King Rama VI then built the first royal summer palace outside Hua Hin, at the site where the deer hunting party saw the beach. His successor, King Rama VII built another one in Hua Hin, naming it Klai Kangwon Palace, which is still in use by the Royal Family.
Thereafter, the royalties and the cream of Bangkok society followed suit, building stately beach villas in a row down the shoreline. The Southern railway was extended to Hua Hin in 1922. A stately Railway Hotel was built in the style of the grand hotels of Europe, serving afternoon tea, champagne dinner, with regular garden party and ballroom dancing.
Then, the Royal State Railway Golf Course, the first and some say the most beautiful in Thailand, was built on a wooded hill estate across the track from Hua Hin Station. The uphill-downhill fairways lead through thickets of 100-year old trees. Glimpses of the blue sea can be seen from several tee offs.
Today Hua Hin is the in-beach town for Bangkok’s elite, its historical connections have helped it become popular with a new generation of Bangkokians.
Hua Hin, with the lowest rainfall in Thailand has always attracted retirees, but since the tsunami that destroyed much of the Andaman coast in 2004, its popularity has shot up.
The town now has quite an international flavor supporting various foreign language newspapers, internet forums, and delicatessens catering to the needs and wants of the Italian, German, Swedish and British ex-pat populations to name a few.
Much of the time will be spent relaxing on the beach or garden, but for those of an active disposition, the town offers a wealth of opportunities to learn a new sport, take up a hobby, or just continue an old one.

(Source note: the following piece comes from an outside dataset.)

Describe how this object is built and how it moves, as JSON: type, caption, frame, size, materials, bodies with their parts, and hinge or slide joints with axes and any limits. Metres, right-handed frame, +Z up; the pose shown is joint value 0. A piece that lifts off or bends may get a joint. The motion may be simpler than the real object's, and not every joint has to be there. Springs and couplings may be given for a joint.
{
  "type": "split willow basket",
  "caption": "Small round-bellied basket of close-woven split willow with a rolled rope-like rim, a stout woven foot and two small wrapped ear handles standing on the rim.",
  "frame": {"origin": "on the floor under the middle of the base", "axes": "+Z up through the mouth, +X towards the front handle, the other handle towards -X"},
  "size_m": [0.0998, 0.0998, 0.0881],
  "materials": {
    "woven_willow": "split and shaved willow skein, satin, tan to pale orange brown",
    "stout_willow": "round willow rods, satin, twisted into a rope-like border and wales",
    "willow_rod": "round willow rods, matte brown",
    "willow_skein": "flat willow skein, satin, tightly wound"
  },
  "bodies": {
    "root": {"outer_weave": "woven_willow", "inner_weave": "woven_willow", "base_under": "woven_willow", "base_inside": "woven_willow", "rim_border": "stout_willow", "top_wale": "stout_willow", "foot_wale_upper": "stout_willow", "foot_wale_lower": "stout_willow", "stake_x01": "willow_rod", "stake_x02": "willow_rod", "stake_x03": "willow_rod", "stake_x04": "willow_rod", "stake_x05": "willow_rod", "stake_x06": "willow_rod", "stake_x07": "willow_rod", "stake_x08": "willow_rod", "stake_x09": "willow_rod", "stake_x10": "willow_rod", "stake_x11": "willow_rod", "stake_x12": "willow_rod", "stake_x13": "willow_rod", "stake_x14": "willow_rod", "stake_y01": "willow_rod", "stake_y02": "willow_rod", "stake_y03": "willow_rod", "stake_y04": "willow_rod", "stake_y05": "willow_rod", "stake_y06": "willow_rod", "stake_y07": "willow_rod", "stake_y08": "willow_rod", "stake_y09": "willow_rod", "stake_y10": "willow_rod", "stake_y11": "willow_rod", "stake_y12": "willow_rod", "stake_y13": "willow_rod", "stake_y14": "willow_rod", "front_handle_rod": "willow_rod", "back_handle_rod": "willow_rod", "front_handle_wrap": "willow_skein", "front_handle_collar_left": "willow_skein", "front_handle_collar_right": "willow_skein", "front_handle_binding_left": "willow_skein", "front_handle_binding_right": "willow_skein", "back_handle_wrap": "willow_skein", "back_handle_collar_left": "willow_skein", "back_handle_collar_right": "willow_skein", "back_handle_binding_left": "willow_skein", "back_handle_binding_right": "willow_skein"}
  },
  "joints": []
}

All types of water sports are available, from kite boarding to kayaking, with expert tutors to help the novice.
Check out the nightly Thai Boxing matches in the town center and then consider taking up the sport. You can learn Thai, take up painting or yoga, go cycling along the coastal highway, or go on night fishing boat trips.
Retirement is the ideal time to take up golf, or to improve your game. Hua Hin has eight of the country’s top golf courses and although it is difficult to quote prices in the present climate, the average prices for a round of golf for two, ranges from 2,020 Baht at the Royal Hua Hin to 3,800 Baht at Springfield, with all courses charging about 300 baht. extra for week-end play
If you enjoy Thai food, you may sometimes still yearn for the tastes of home, and all you need in this respect can be had from the Hua Hin Bazaar in the centre of the town, Villa Market or Tesco/Lotus in the Market Village Shopping Mall which also includes a cinema, and bowling in addition to many restaurants and retail shops.
Take the modestly priced local bus to nearby places of interest (about 10 baht per journey) or book a taxi for a day for about 2,000 baht (but make sure the taxi-driver has insurance)! Many days can be spent at the seafood restaurants along Cha’am beach, at Khao Takiab, Suan Son, and at the National Parks of Kaeng Kachan and Sam Roi Yod and there are umpteen places of interest in the area, from The River Kwai to Petchaburi and the Floating Market.
Hua Hin is the Spa capital of Thailand and prices for treatments range from 5,000 baht in the top hotels to 700 baht for equally good treatments but less luxurious surroundings in the town spas. You can, of course, have an excellent massage on the beach for about 300 baht for one hour (bring your own towel). For the ultimate spa adventure visit Chiva Som in Hua Hin, consistently voted one of the ten best spas in the world.
And all during the year there are festivals and events covering jazz, blues, classic cars, elephant polo, and the Thais own traditional festivals. Come Christmas and New Year the place goes crazy and it’s worth a trip to Bangkok to see the Christmas lights – they are magical. And think about your New Year’s Eve celebrations. The Bangkok Post for the past four years has voted the Dusit Thani Hotel in Hua Hin to be the best place to celebrate New Year’s Eve, so check it out
If you really want to assimilate with the locals, pop down to the vegetable market very early one morning, buy a tray of food (already prepared) and present it to the monks who will come along as dawn breaks in the quest for alms. You will gain much merit by doing this, and you will gain an added respect from your Thai neighbours.